La coopération avec l'Allemagne est très fructueuse. Les Allemands sont légitimes pour obtenir un siège permanent au Conseil de sécurité. Notre objectif est d'appliquer le traité d'Aix-la-Chapelle aux termes duquel la France soutient l'attribution d'un siège permanent à l'Allemagne. Par ailleurs, les débats autour de l'idée d'un siège européen unique sont retombés, car elle est impraticable et absurde : aujourd'hui, il y a cinq membres de l'UE sur quinze au Conseil de sécurité. Nous avons tout à perdre à avoir un siège commun.
Concernant le Conseil de sécurité, il y a effectivement un blocage sur la Syrie. La crise syrienne dure depuis 2011 sans solution et c'est une tragédie. Il y a eu quatorze vetos russes. Mais en réalité, le Conseil n'est pas bloqué : il fonctionne relativement bien sur les crises en Afrique notamment (la France a réussi à amener les Nations unies à intervenir au Mali ou en Centrafrique). Il enregistre beaucoup de succès et on ne peut pas le blâmer pour les échecs survenus dans la gestion des crises. Il est vrai que, dès que les intérêts des grandes puissances sont engagés, comme c'est le cas au Moyen-Orient, la discussion est bloquée. Mais sur les sujets de maintien de la paix dans le reste du monde, le système fonctionne.

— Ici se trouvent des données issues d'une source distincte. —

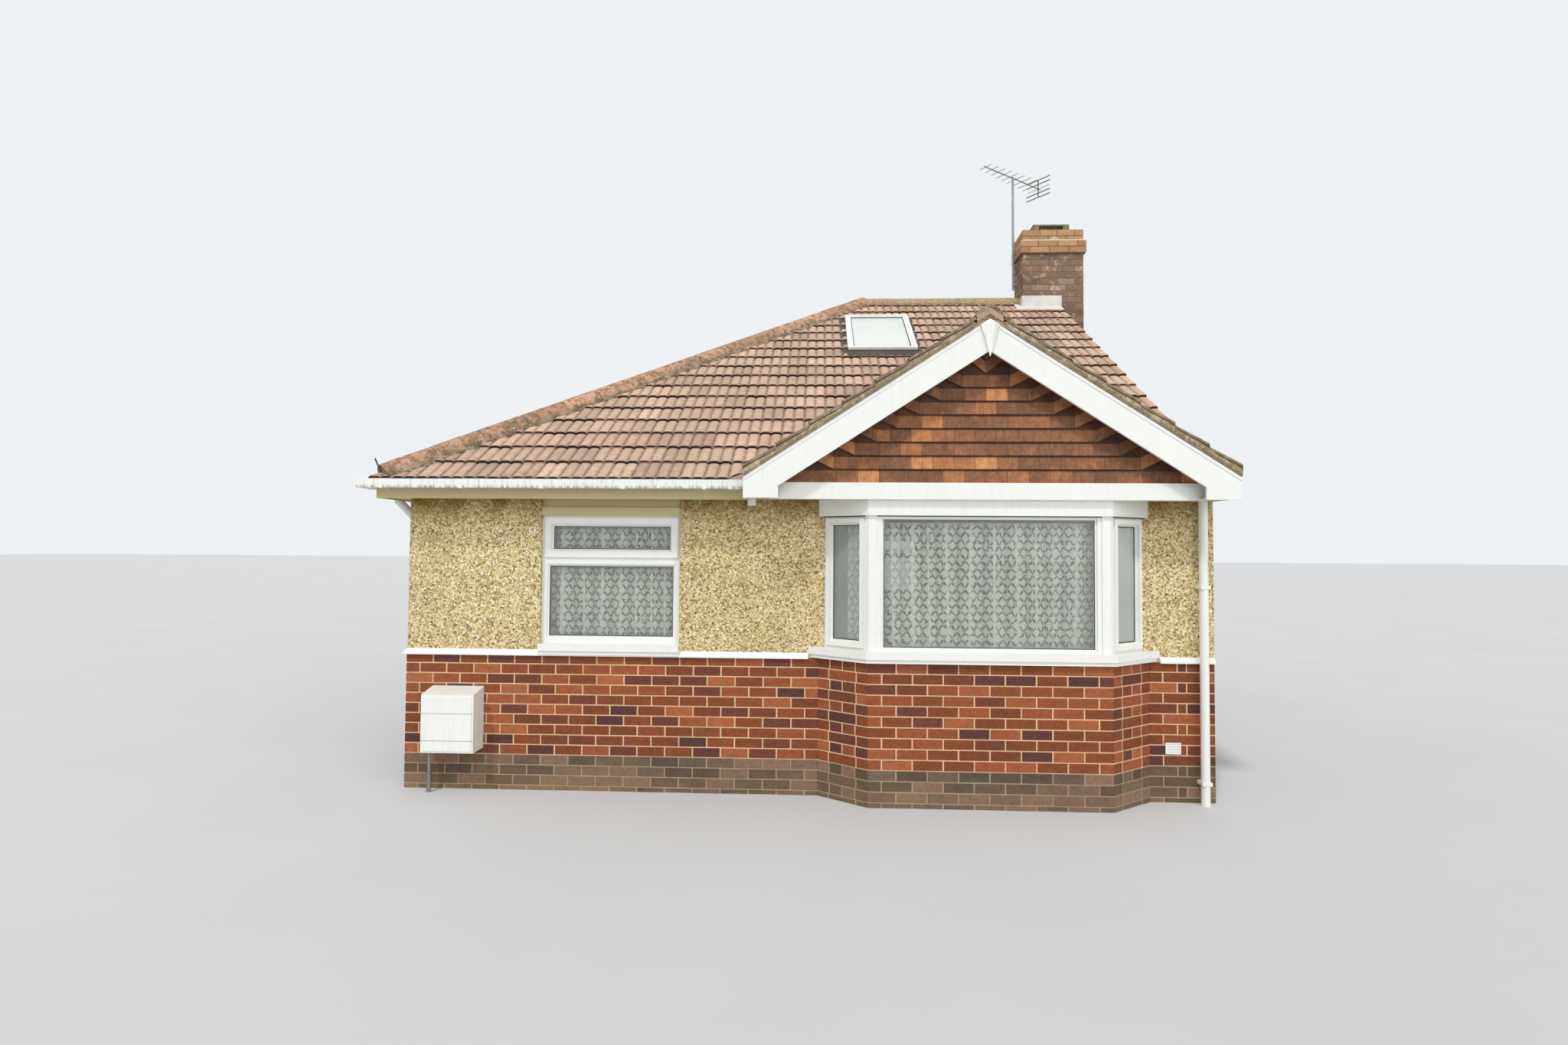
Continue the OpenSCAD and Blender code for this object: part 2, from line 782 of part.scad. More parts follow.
module gable_roof() {
    color(roof_tile) place() intersection() {
        union() {
            translate([0, valley_y, 0]) rotate([90, 0, 0])
                linear_extrude(valley_y + verge_out + board_t) gable_chevron(0, tile_v);
            translate([0, -verge_out + barge_t, 0]) rotate([90, 0, 0])
                linear_extrude(barge_t + verge_bed) gable_chevron(tile_v - cut, verge_drop);
            difference() {
                translate([0, valley_y, 0]) rotate([90, 0, 0])
                    linear_extrude(valley_y + verge_out - barge_t) gable_chevron(tile_v - cut, slab_v);
                gable_cheek(-far, far);
            }
        }
        linear_extrude(far) intersection() {
            gable_plan();
            polygon([[-far, -far], [total_w, -far], [total_w, far], [-far, far]]);
        }
        translate([-far, -far, soffit_z + board_t / 2]) cube([3 * far, 3 * far, far]);
    }
}

// Board that closes the gable's left side under its tiles, between two heights.
module gable_cheek(low, high) {
    box([gable_left - cut / 2, gable_left + board_t], [barge_t - verge_out, board_t - fascia_out], [low, high]);
}

// Half-round tile section seated on two slopes that fall away at the given ratios.
module half_round(left_fall, right_fall, crown) {
    seat = ridge_r - crown;
    difference() {
        translate([0, -seat]) circle(r = ridge_r);
        translate([0, -seat]) circle(r = ridge_r - ridge_t);
        polygon([[0, 0], [far, -far * right_fall], [0, -far], [-far, -far * left_fall]]);
        translate([-ridge_r * 2, -ridge_r * 3 - seat]) square([ridge_r * 4, ridge_r * 3]);
    }
}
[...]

Le plan de paix américain pour le Proche-Orient est attendu depuis deux ans. Sur le fond, il faut faire la part des choses : le communiqué publié ce matin n'est pas agressif, mais il rappelle l'attachement de la France à la solution des deux États et au droit international. Notre position n'a pas changé et je ne crois pas qu'une autre solution que celle que nous avons défendue jusqu'à présent soit possible. Des concertations vont être menées avec les Européens, en vue de réactions concertées.